Больной Делькассе ушел с заседания совета министров в десять часов. Он сказал мне, что у него все вертится перед глазами. Несколько позже, получив копии отправленных им телеграмм, я заметил, что Делькассе снабдил своим примечанием телеграмму Палеологу, составленную мною вчера по просьбе правительства. Делькассе прибавил в начале телеграммы следующие слова: «Президент республики составил эту отправляемую вам телеграмму». Я написал Делькассе, что я составил телеграмму не от своего имени, что я ограничился лишь выражением мнения совета министров, причем некоторые важные фразы даже были мне прямо продиктованы. «Так как, – писал я далее, – ты во время этой совместной работы не высказал никаких возражений, я, естественно, думал, что составленный таким образом общими силами текст тебя удовлетворяет. Вот почему я, взявшись за перо от имени других, потом передал тебе написанное. Если мой набросок не выражал твоего собственного мнения, тебе, конечно, надо было бы только сказать об этом совету министров, и мы вступили бы в прения. Ты во всех отношениях обяжешь меня, если дашь знать Палеологу, что эта телеграмма отправлена ему не мною, а правительством, собравшимся в совете министров».
Делькассе добросовестно поспешил послать Палеологу поправку. Надо думать, текст телеграммы показался ему несколько резким, а упрек относительно ипотеки на Константинополь, думается мне, противоречил его сокровенным взглядам. Впрочем, ответ царя на мое обращение, любезный по форме, вполне оправдывал наши жалобы и нашу настойчивость. Он ответил мне, что разделяет мой взгляд относительно чрезвычайной важности Салоникской железной дороги для обеспечения сообщения между Россией и ее союзниками. Он придает крайне важное значение оккупации этой дороги английскими и французскими войсками, он желал бы, чтобы отряд его войск действовал совместно с нами, но в настоящий момент он лишен возможности снять с русского фронта какие-либо силы. «Я оставляю за собой, – писал он, – вернуться к вашей мысли, основательность которой вполне признаю, как только обстоятельства позволят мне это, и пользуюсь этим случаем, чтобы выразить вам удовлетворение.» и т. д.
Вечером в военном министерстве получена телеграмма из Мудроса, что высадка наших войск в Салониках протекает в превосходных условиях.
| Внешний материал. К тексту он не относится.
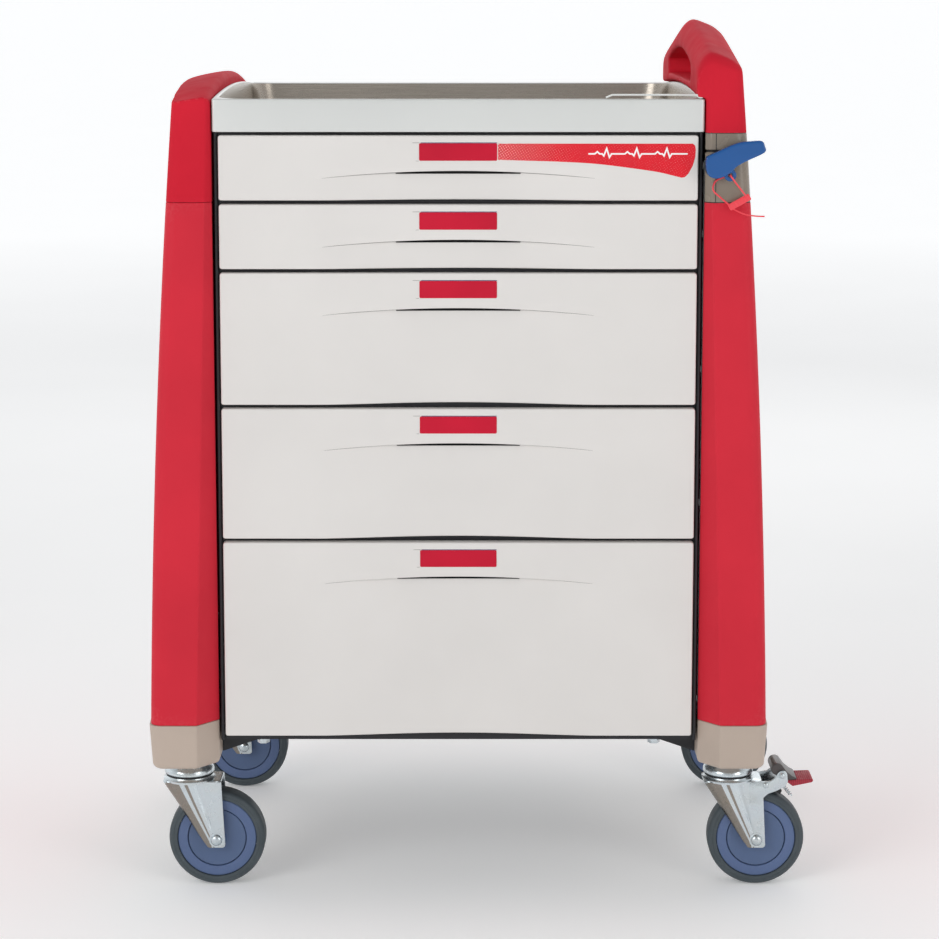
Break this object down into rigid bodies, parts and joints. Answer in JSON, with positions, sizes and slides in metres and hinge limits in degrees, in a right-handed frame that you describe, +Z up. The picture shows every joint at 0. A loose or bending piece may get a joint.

В процессе начатого нами вчера наступления мы достигли железной дороги Сомм-Пюи. Нами взяты пригорок Тахир и деревня того же названия. Вот и все.
Бельгийский город Лоо, где я был 2 августа с королем Альбертом, подвергся бомбардировке. Один снаряд попал в колокольню собора, причем проник через самое окошко наблюдательного пункта, на который мы тогда поднялись.
Клемансо выступил сегодня с очень резкой статьей против правительства. Цензура сочла нужным ее сильно урезать. Каждый раз, когда Клемансо становится жертвой цензуры, он обязательно обрушивается на меня, хотя отлично знает, что цензурное ведомство ничуть не зависит от президента республики и никогда не советуется с ним. Сегодня он в первую очередь разделывает под орех Делькассе. Он не может простить, что несколько лет назад Делькассе сверг его. Он пишет про «манию» Делькассе и расправляется с ним на протяжении двух столбцов. Это верх несправедливости. Но разве не сказал Ларошфуко: «Только великие люди имеют великие недостатки»? По словам Мальви, Клемансо собирает в кулуарах сената подписи под требованием закрытого заседания. Ему удалось собрать несколько имен, тем не менее заседание было отложено до 14 октября, причем дело обошлось без инцидентов.
Возвратившись из Англии, Вивиани отправился вместе с Китченером в Шантильи к Жоффру. Он сообщает мне, что оба генеральных штаба пришли к соглашению на следующей основе: в Сербию посылается 150 тысяч человек, из них 64 тысячи французов и 86 тысяч англичан. Жоффр и Китченер считают эти цифры достаточными для охраны железной дороги и соблюдения оборонительной позиции. Для перехода в наступление понадобится вдвое больше войск. Англичане не отказываются считаться с этой возможностью, причем не потребуют от нас самих увеличения нашего контингента. На сей раз Китченер показал себя безупречным союзником, каким он и является в действительности. «Я, – заявил он, – не делаю различия между англичанином и французом. Мы преследуем одну и ту же цель. Я отлично понимаю, что вы предпочитаете сохранить свои войска на территории Франции». Однако Жоффру он сказал: «Чем больше я посылаю вам войск, тем больше вы заявляете, что не можете обойтись без них, и тем больше желаете сохранить их под своим началом. Если вы так упорно стремитесь оставить их у себя, я не буду больше посылать их вам. Я оставлю их в Англии с тем, чтобы посылать их туда, куда сочту необходимым».